- **Task description**:
In the listing below, find the line holding "Turn this picture" and the line holding "through the pivot.". Write out those two lines and all lines between, exactly, and nothing more.
━━━━
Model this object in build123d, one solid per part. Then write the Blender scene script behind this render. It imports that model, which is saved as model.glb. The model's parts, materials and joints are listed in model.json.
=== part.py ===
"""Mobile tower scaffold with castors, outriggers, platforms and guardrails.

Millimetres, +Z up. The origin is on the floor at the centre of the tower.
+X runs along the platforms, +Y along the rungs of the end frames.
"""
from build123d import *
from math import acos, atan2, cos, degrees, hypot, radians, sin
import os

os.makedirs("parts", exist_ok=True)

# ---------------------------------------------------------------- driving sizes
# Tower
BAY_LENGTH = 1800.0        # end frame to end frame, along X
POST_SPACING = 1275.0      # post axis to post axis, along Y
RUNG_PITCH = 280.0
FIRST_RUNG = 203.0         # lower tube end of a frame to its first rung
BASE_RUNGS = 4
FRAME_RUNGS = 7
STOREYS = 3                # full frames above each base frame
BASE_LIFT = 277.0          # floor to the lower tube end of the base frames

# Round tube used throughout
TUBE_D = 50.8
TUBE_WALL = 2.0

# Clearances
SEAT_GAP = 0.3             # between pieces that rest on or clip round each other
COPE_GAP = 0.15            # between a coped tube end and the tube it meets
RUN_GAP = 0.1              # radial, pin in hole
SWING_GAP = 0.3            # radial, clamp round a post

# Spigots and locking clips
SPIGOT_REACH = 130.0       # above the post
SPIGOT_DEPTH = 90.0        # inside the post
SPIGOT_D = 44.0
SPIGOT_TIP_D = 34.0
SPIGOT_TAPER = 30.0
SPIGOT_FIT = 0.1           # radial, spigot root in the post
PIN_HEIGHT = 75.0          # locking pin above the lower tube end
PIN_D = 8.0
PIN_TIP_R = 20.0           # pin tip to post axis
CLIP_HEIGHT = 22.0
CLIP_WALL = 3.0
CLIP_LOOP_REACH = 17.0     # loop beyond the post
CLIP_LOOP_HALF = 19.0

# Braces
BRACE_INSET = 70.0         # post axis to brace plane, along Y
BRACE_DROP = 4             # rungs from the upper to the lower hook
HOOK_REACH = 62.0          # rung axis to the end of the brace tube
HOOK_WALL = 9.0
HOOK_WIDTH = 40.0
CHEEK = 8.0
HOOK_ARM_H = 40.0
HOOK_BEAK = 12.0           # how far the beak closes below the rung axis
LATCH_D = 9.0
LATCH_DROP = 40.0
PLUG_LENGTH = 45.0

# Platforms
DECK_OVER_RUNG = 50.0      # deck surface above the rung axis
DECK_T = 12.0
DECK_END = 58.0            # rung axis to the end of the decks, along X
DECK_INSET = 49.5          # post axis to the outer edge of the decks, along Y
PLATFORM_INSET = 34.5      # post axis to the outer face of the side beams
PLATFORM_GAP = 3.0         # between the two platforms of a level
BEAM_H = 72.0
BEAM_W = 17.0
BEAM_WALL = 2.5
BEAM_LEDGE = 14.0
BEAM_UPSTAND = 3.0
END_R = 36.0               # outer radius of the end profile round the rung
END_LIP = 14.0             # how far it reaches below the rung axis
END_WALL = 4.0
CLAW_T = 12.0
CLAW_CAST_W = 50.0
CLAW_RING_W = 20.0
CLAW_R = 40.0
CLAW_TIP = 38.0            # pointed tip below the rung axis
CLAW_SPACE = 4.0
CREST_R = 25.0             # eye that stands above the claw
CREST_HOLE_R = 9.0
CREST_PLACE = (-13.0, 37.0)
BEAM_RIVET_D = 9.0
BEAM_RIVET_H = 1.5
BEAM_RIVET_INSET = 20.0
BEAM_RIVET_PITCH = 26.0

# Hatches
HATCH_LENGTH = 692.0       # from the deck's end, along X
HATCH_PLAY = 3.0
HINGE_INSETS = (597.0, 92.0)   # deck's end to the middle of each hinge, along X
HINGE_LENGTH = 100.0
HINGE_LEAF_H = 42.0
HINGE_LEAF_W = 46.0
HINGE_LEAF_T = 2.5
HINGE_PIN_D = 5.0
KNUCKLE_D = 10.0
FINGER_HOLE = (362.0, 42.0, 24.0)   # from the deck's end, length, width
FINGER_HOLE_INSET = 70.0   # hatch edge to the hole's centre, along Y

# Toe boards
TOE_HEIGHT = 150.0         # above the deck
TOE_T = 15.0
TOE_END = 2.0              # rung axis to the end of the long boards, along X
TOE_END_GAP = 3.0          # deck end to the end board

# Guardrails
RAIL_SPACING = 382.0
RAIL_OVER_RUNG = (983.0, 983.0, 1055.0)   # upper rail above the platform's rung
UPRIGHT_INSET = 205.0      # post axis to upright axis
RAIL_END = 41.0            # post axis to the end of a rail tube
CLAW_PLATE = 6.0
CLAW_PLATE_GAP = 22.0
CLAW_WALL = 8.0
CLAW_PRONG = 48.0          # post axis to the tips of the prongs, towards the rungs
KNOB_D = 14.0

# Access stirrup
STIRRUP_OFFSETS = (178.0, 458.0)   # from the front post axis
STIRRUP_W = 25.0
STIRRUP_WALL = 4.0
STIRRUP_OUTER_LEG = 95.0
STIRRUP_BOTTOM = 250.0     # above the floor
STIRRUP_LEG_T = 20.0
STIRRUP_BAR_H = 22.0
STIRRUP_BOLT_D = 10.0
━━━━
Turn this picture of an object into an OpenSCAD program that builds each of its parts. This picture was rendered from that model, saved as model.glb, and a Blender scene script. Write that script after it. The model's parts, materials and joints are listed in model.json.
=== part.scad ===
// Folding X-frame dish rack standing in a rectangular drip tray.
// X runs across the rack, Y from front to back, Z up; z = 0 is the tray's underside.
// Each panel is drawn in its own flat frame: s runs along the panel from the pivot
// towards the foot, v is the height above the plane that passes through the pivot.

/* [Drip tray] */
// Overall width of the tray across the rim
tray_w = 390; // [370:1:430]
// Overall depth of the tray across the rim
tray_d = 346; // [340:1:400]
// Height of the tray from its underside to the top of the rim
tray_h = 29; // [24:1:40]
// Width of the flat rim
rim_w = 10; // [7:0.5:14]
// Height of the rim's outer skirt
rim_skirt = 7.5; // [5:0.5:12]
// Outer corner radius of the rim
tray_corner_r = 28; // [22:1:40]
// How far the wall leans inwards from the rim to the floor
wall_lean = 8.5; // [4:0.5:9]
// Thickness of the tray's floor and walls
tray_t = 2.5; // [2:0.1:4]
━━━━
- **Correct answer**:
Turn this picture of an object into an OpenSCAD program that builds each of its parts. This picture was rendered from that model, saved as model.glb, and a Blender scene script. Write that script after it. The model's parts, materials and joints are listed in model.json.
=== part.scad ===
// Folding X-frame dish rack standing in a rectangular drip tray.
// X runs across the rack, Y from front to back, Z up; z = 0 is the tray's underside.
// Each panel is drawn in its own flat frame: s runs along the panel from the pivot
// towards the foot, v is the height above the plane that passes through the pivot.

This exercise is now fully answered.